2026-03-19T07:55:12Z ERROR token validation: x509: certificate has expired or is not yet valid
2026-03-19T07:55:12Z ERROR cert serial: 1A2B3C4D, issuer: CN=keycloak-signing-ca
2026-03-19T07:55:12Z ERROR not_after: 2026-03-18T23:59:59Z (expired 7h55m ago)
The error mentions keycloak-signing-ca — this is not the TLS certificate, this is the X.509 certificate wrapping the RSA signing key. In Keycloak, the signing key is wrapped in a self-signed X.509 certificate. That certificate has expired.
The Pivot¶
Check the Keycloak key certificates:
$ kubectl exec keycloak-0 -n auth -- /opt/keycloak/bin/kcadm.sh get keys -r prod 2>/dev/null | jq '.keys[] | {kid, status, certificate_expiry}'
{
"kid": "realm-key-v2",
"status": "ACTIVE",
"certificate_expiry": "2027-03-19T00:00:00Z"
}
{
"kid": "realm-key-v1",
"status": "PASSIVE",
"certificate_expiry": "2026-03-18T23:59:59Z"
}
realm-key-v1 expired yesterday. It is in PASSIVE state (used for validation of old tokens, not signing new ones). But 34% of validations are failing — that means 34% of requests carry tokens signed with v1.
Phase 2: Kubernetes Investigation (Root Cause)¶
Why do 34% of requests still have v1-signed tokens? Check the auth-gateway's JWKS cache:
$ kubectl exec deploy/auth-gateway -n prod -- curl -s http://localhost:8081/debug/jwks-cache | jq '.keys | length'
2
The auth-gateway has both keys cached. But it is doing X.509 certificate validation on the key certificates, not just signature verification. When v1's wrapping certificate expired, the gateway rejects tokens signed with v1 — even though the key itself is still mathematically valid.
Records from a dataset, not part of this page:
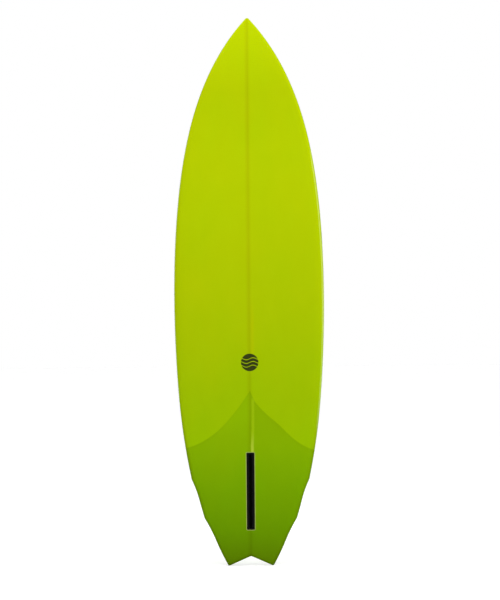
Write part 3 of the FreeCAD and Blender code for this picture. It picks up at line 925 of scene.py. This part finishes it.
def dress_nodes():
    finishes = {
        "foam_right": blown_foam("foam"),
        "stringer": stringer_wood("stringer_wood"),
        "glue_line_right": clear_resin("glue", GLUE_AMBER),
        "fin_box": moulded_plastic("fin_box_plastic", BOX_BLACK),
        "fin_box_resin": clear_resin("setting_resin", SETTING_RESIN),
        "leash_plug_cup": moulded_plastic("plug_plastic", PLUG_BLACK),
        "leash_plug_bar": brushed_steel("bar_steel"),
    }
    finishes["foam_left"] = finishes["foam_right"]
    finishes["glue_line_left"] = finishes["glue_line_right"]
    finishes["leash_plug_resin"] = finishes["fin_box_resin"]
    for name, material in finishes.items():
        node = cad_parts[name]
        for slot in node.material_slots:
            slot.material = material
        if not node.material_slots:
            node.data.materials.append(material)


def make_decal():
    """A plain round mark, a hair proud of the bottom: a disc crossed by three waves."""
    points, faces = [], []

    def surface(x, z, lift):
        outline = place(bottom_shape[:, 0], bottom_shape[:, 1], False, np.full(COLUMNS + 1, z), 0.0) / MM
        front = np.interp(-x, -outline[:, 0], outline[:, 1])
        return Vector((x, front - lift, z)) * MM

    def strip(lower, upper):
        """A closed solid between two lines with the same number of points."""
        first = len(points)
        count = len(lower)
        for lift in (DECAL_PROUD, DECAL_PROUD - DECAL_THICKNESS):
            points.extend(surface(x, DECAL_HEIGHT + z, lift) for x, z in lower + upper)
        layer = 2 * count
        for index in range(count - 1):
            a, b = first + index, first + index + 1
            d, c = a + count, b + count
            faces.append((a, b, c, d))
            faces.append((d + layer, c + layer, b + layer, a + layer))
            faces.append((b, a, a + layer, b + layer))
            faces.append((d, c, c + layer, d + layer))
        for index in (0, count - 1):
            a, d = first + index, first + count + index
            faces.append((a, d, d + layer, a + layer))

    def wave(level, x):
        return level + WAVE_HEIGHT * math.sin(x / WAVE_PACE)

    edges = [-2 * DECAL_RADIUS, *WAVE_LEVELS, 2 * DECAL_RADIUS]
    for low, high in zip(edges, edges[1:]):
        lower, upper = [], []
        for step in range(1, DECAL_STEPS):
            x = DECAL_RADIUS * math.cos(math.pi * step / DECAL_STEPS)
            reach = math.sqrt(DECAL_RADIUS**2 - x * x)
            bottom = max(-reach, wave(low, x) + WAVE_GAP / 2)
            top = min(reach, wave(high, x) - WAVE_GAP / 2)
            if top - bottom > DECAL_LEAST:
                lower.append((x, bottom))
                upper.append((x, top))
        strip(lower, upper)
    item = new_object("decal_mark", points, faces, smooth_faces=False)
    seal(item.data)
    item.data.materials.append(printed_tissue("decal_tissue"))
    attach(item, BODY)
    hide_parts("decal")


make_camera()
make_studio()
make_skins()
make_decal()
dress_nodes()
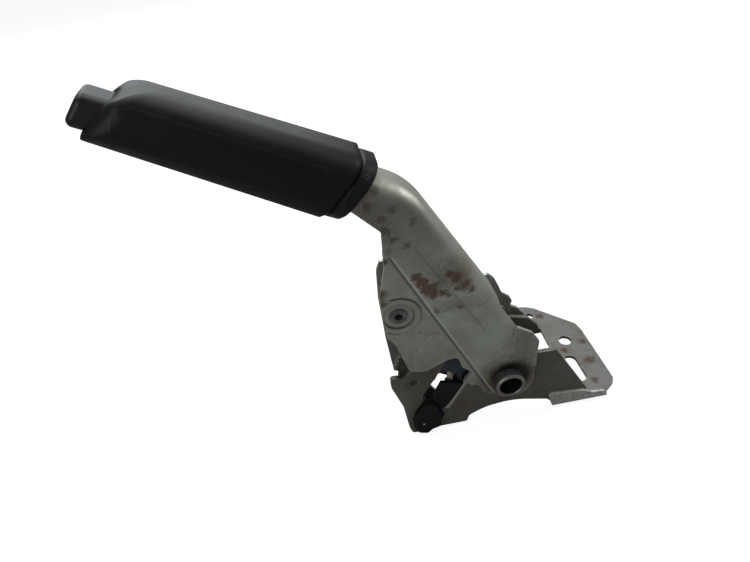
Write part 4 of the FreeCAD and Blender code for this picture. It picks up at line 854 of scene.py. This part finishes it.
class LEVER_OT_stage(bpy.types.Operator):
    """Set the floor, the soft light and the camera"""
    bl_idname = "lever.stage"
    bl_label = "Stage"

    def execute(self, context):
        kit = context.scene.lever_stage
        floor_level = CAD_BOX[0].z
        shape = bmesh.new()
        bmesh.ops.create_grid(shape, x_segments=1, y_segments=1, size=FLOOR_SIZE)
        bmesh.ops.translate(shape, vec=Vector((0, 0, floor_level)), verts=shape.verts)
        floor = mesh_piece("floor", shape, smooth=False)
        material, tree, shader, place = new_finish("floor_paper", specular=0.2)
        soft = noise(tree, place, 3.0, 2.0, 0.5)
        colour = tint(tree, kit.floor_colour, soft, 0.05, FLOOR_CLOUD)
        set_finish(tree, shader, colour, 0.8)
        seen = put(tree, "ShaderNodeLightPath").outputs["Is Camera Ray"]
        tree.links.new(times(tree, seen, kit.floor_glow), shader.inputs["Emission Strength"])
        shader.inputs["Emission Color"].default_value = (1.0, 1.0, 1.0, 1.0)
        floor.data.materials.append(material)
        for name, spot, width, setting, share, colour in LIGHTS:
            self.light(name, spot, width, getattr(kit, setting) * share, colour)
        world = bpy.data.worlds.new("studio")
        world.use_nodes = True
        back = world.node_tree.nodes["Background"]
        back.inputs["Color"].default_value = (1.0, 1.0, 1.0, 1.0)
        seen = put(world.node_tree, "ShaderNodeLightPath").outputs["Is Camera Ray"]
        strength = maths(world.node_tree, "MAXIMUM", seen, kit.sky)
        world.node_tree.links.new(strength, back.inputs["Strength"])
        context.scene.world = world
        context.scene.view_settings.view_transform = "Standard"
        self.camera(context)
        return {"FINISHED"}

    def light(self, name, place, size, power, colour):
        """A square soft light aimed at the middle of the lever."""
        data = bpy.data.lights.new(name, "AREA")
        data.shape = "SQUARE"
        data.size = size
        data.energy = power
        data.color = colour
        lamp = bpy.data.objects.new(name, data)
        aim = Vector(LIGHT_AIM) - Vector(place)
        lamp.rotation_euler = aim.to_track_quat("-Z", "Y").to_euler()
        lamp.location = place
        bpy.context.scene.collection.objects.link(lamp)

    def camera(self, context):
        data = bpy.data.cameras.new("camera")
        data.sensor_width = CAMERA_SENSOR
        data.sensor_fit = "HORIZONTAL"
        data.lens = CAMERA_LENS
        data.clip_start = 0.01
        data.clip_end = 50.0
        camera = bpy.data.objects.new("camera", data)
        turn = Matrix((CAMERA_RIGHT, CAMERA_UP, CAMERA_BACK)).transposed()
        camera.matrix_world = Matrix.Translation(CAMERA_PLACE) @ turn.to_4x4()
        context.scene.collection.objects.link(camera)
        context.scene.camera = camera


class LEVER_PT_looks(bpy.types.Panel):
    """Sizes, colours and steps of the lever's looks"""
    bl_label = "Handbrake Lever"
    bl_idname = "LEVER_PT_looks"
    bl_space_type = "VIEW_3D"
    bl_region_type = "UI"
    bl_category = "Lever"

    def draw(self, context):
        scene = context.scene
        for kit in (scene.lever_steel, scene.lever_grip, scene.lever_switch, scene.lever_stage):
            box = self.layout.box()
            for key in kit.bl_rna.properties.keys():
                if key not in ("rna_type", "name"):
                    box.prop(kit, key)
        for step in STEPS:
            self.layout.operator(step.bl_idname)


STEPS = (LEVER_OT_steel, LEVER_OT_base, LEVER_OT_flange, LEVER_OT_bright, LEVER_OT_grip,
         LEVER_OT_switch, LEVER_OT_stage)
SETTINGS = (LeverSteelSettings, GripSettings, SwitchSettings, StageSettings)
CLASSES = SETTINGS + STEPS + (LEVER_PT_looks,)


def register():
    for item in CLASSES:
        bpy.utils.register_class(item)
    bpy.types.Scene.lever_steel = PointerProperty(type=LeverSteelSettings)
    bpy.types.Scene.lever_grip = PointerProperty(type=GripSettings)
    bpy.types.Scene.lever_switch = PointerProperty(type=SwitchSettings)
    bpy.types.Scene.lever_stage = PointerProperty(type=StageSettings)


def unregister():
    for name in ("lever_stage", "lever_switch", "lever_grip", "lever_steel"):
        delattr(bpy.types.Scene, name)
    for item in reversed(CLASSES):
        bpy.utils.unregister_class(item)


def main():
    register()
    bpy.ops.lever.steel()
    bpy.ops.lever.base()
    bpy.ops.lever.flange()
    bpy.ops.lever.bright()
    bpy.ops.lever.grip()
    bpy.ops.lever.switch()
    bpy.ops.lever.stage()


if __name__ == "__main__":
    main()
Users with long-lived refresh tokens (issued before the key rotation) still get access tokens signed with v1. The token exp (expiry) has not passed, but the key's X.509 certificate has expired.
But why was the X.509 certificate set to expire? Check how the signing keys are generated:
$ kubectl get secret keycloak-signing-keys -n auth -o jsonpath='{.data.realm-key-v1\.pem}' | base64 -d | openssl x509 -noout -text | grep -E "Not Before|Not After|Issuer"
Issuer: CN = keycloak-signing-ca
Not Before: Mar 19 00:00:00 2025 GMT
Not After : Mar 18 23:59:59 2026 GMT
The key certificate has a 1-year validity, generated by AWS KMS. Keycloak was configured to use AWS KMS for key material with auto-generated wrapping certificates that have a 1-year TTL. When the certificate expires, the key is still valid in KMS but the X.509 wrapper is rejected by validators doing certificate chain validation.
Domain Bridge: Why This Crossed Domains¶
Key insight: The symptom was OIDC authentication failures (security), the root cause was an expired X.509 certificate wrapping the old signing key in Keycloak (kubernetes_ops), and the fix requires rotating the KMS key material and regenerating the wrapping certificate (cloud). This is common because: OIDC signing keys have multiple layers — the cryptographic key itself, the X.509 certificate wrapping it, and the JWKS endpoint serving it. Key rotation handles the signing key but may not handle the certificate wrapper. Cloud KMS adds another layer of abstraction.
Root Cause¶
The Keycloak OIDC signing key (realm-key-v1) was wrapped in a self-signed X.509 certificate with a 1-year validity period. The certificate expired, but the key was still in PASSIVE state for validating existing tokens. The auth-gateway performs X.509 certificate validation as part of JWT signature verification, rejecting any token signed with a key whose wrapping certificate has expired. 34% of users had tokens signed with the old key, causing intermittent authentication failures.